Jakob vlucht voor Ezau

41 Ezau haatte Jakob, omdat Izaäk Ezau's zegen aan Jakob gegeven had. Hij zei bij zichzelf: "Binnenkort zal onze vader sterven. Daarna zal ik mijn broer Jakob doden." 42 De mensen vertelden aan Rebekka wat haar oudste zoon had gezegd. Ze riep haar jongste zoon Jakob bij zich en zei tegen hem: "Je broer Ezau wil wraak op je nemen. Hij wil je doden. 43 Doe nu wat ik je zeg.

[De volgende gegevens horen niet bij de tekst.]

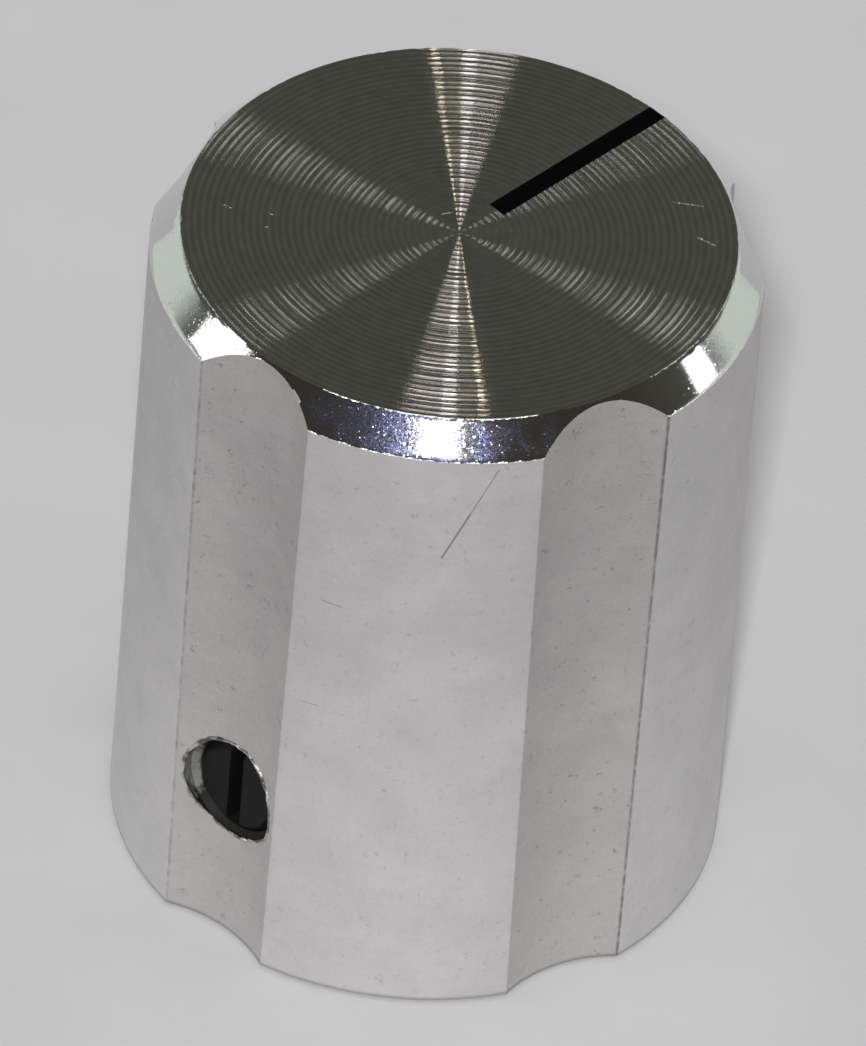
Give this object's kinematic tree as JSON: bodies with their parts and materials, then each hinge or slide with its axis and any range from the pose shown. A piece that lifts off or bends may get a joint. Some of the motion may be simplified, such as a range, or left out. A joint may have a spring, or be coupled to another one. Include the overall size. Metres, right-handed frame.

Maak je klaar voor vertrek en vlucht naar mijn broer Laban in Haran. 44 Blijf daar totdat je broer niet meer zo kwaad is. 45 Als hij vergeten is wat je hem hebt aangedaan, zal ik je laten halen. Waarom zou ik op één dag jullie alle twee verliezen?"[b]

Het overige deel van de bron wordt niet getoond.